Figure 6 – Sandy Bridge Memory Subsystem and Comparison
In Nehalem, there are two address generation units. One is dedicated for load uops (on port 2), while the other can only be used for store uops (on port 3). As another example of re-using existing resources in a more efficient fashion, Sandy Bridge retains the two address generation units. However, they are fully flexible now and each AGU can be used for loads or stores, effectively doubling the load bandwidth. This is a huge benefit, since many workloads can take advantage of two loads per cycle, whereas a 1:1 ratio of loads to stores is relatively unusual.
After address generation, uops will access the DTLB to translate from a virtual to a physical address, in parallel with the start of the cache access. The DTLB was mostly kept the same, but the support for 1GB pages has improved. Previously, Westmere added support for 1GB pages, but fragmented 1GB pages into many 2MB pages since the TLB did not have any 1GB page entries. Sandy Bridge adds 4 dedicated entries for 1GB pages in the DTLB.
Sandy Bridge’s L1D cache was redesigned to maintain the same low latency for existing workloads, while increasing bandwidth to match the compute performance gains when using AVX. Sandy Bridge’s 32KB L1D is 8-way associative, meaning that it is virtually indexed and physically tagged, and uses 64B lines and a write-back policy. The load-to-use latency is steady at 4 cycles for integer uops (due to bypass, the latency for FP and SIMD is 1 or 2 cycles more). The L1D cache can sustain two 128-bit loads and a 128-bit store every cycle, a 50% increase in bandwidth. Accordingly, the L1D cache has multiple 8 byte banks for simultaneous accesses. When a bank conflict occurs, one of the two memory operations will be delayed a cycle and a state machine will record the conflict and adjust scheduling in the future to prevent subsequent bank conflicts. Both load ports are equipped to efficiently handle misaligned memory accesses, store forwarding and memory disambiguation. As with Nehalem, there are 10 outstanding misses from the L1D cache to higher levels of the memory hierarchy.
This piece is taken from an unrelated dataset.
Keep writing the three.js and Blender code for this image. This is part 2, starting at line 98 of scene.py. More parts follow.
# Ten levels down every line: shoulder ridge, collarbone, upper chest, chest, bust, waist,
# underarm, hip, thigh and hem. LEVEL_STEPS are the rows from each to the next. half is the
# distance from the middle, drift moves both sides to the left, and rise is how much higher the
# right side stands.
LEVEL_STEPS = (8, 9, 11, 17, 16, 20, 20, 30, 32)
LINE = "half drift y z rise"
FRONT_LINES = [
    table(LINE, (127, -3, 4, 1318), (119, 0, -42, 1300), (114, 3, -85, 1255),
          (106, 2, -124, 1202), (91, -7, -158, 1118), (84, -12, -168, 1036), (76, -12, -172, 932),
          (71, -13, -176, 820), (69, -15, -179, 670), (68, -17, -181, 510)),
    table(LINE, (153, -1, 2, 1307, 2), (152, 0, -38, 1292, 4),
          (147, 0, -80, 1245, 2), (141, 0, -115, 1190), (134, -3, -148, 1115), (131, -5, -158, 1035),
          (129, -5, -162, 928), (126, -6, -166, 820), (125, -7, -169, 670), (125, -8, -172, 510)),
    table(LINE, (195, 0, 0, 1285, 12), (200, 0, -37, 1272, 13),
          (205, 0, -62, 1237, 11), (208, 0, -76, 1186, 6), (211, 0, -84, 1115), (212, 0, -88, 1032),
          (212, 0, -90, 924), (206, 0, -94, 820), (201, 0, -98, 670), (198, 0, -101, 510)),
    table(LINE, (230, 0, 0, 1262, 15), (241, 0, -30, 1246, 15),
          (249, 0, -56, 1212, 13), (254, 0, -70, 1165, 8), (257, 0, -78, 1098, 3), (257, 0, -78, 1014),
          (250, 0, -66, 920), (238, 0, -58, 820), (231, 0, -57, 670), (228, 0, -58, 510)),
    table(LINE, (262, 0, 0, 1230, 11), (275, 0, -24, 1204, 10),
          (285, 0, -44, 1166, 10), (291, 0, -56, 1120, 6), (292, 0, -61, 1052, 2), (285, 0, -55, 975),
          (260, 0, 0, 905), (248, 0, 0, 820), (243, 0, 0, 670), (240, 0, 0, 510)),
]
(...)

Like Bulldozer, Sandy Bridge cannot sustain the full bandwidth of the cache with 128-bit accesses because there are three data accesses per cycle to the L1D, but only two issue ports for addresses and AGUs. Servicing three data requests per cycle can help to clear out some queued operations, but the main benefit is when executing 256-bit AVX code, where the extra bandwidth is essential to sustaining a 2:1 ratio of loads and stores.
According to Intel, 256-bit memory accesses execute as a single uop, thus they only use one entry in the ROB, PRF and memory order buffers. However the actual data accesses are 128-bits wide, so a clever approach is needed to have a 256-bit load execute as a single uop. The most likely technique is described in an Intel patent application and suggests using the 1 cycle bypass delay to guarantee that both halves of a 256-bit load complete in the same cycle. The high half would be initiated in the first cycle, doing address calculation, a TLB lookup and checking the cache tags for a hit, and the 128-bit high half would reach the FP execution stack 5 cycles later. The low half would subtract 16B from the address of the high half and start in the second cycle, with the result reaching the SIMD execution stack 4 cycles later. Thus both 128-bit accesses would arrive in the same cycle and complete together as a single 256-bit uop. A variation of this might also work for stores, but the general approach only works for aligned accesses. Crossing a cache line or page would complicate the situation by requiring a separate tag check for a hit or a separate TLB look up.
AVX does not have scatter/gather like a GPU or Larrabee, because the area, power and performance impact would be quite substantial and compete with the key goal of low power and low latency for the L1D cache. However, AVX has conditional masking for each lane of vector loads and stores. Suppressed lanes in a memory operation will not raise any faults (e.g. page faults or protection violations). This is much less overhead than scatter/gather, since much of the logic is already present for handling misaligned data or store forwarding. AVX also includes broadcast instructions to all lanes of a vector.
The unified, per-core L2 cache in Sandy Bridge is mostly carried forward from Nehalem. It is a 256KB, 8-way associative design with a 12 cycle load-to-use latency (versus 10 cycles in Nehalem). The L2 has a non-exclusive/non-inclusive relationship to the L1 caches and is a write-back design. The bandwidth and outstanding misses for the L2 cache are the same as for Nehalem – delivering 32B/cycle, with 16 outstanding misses.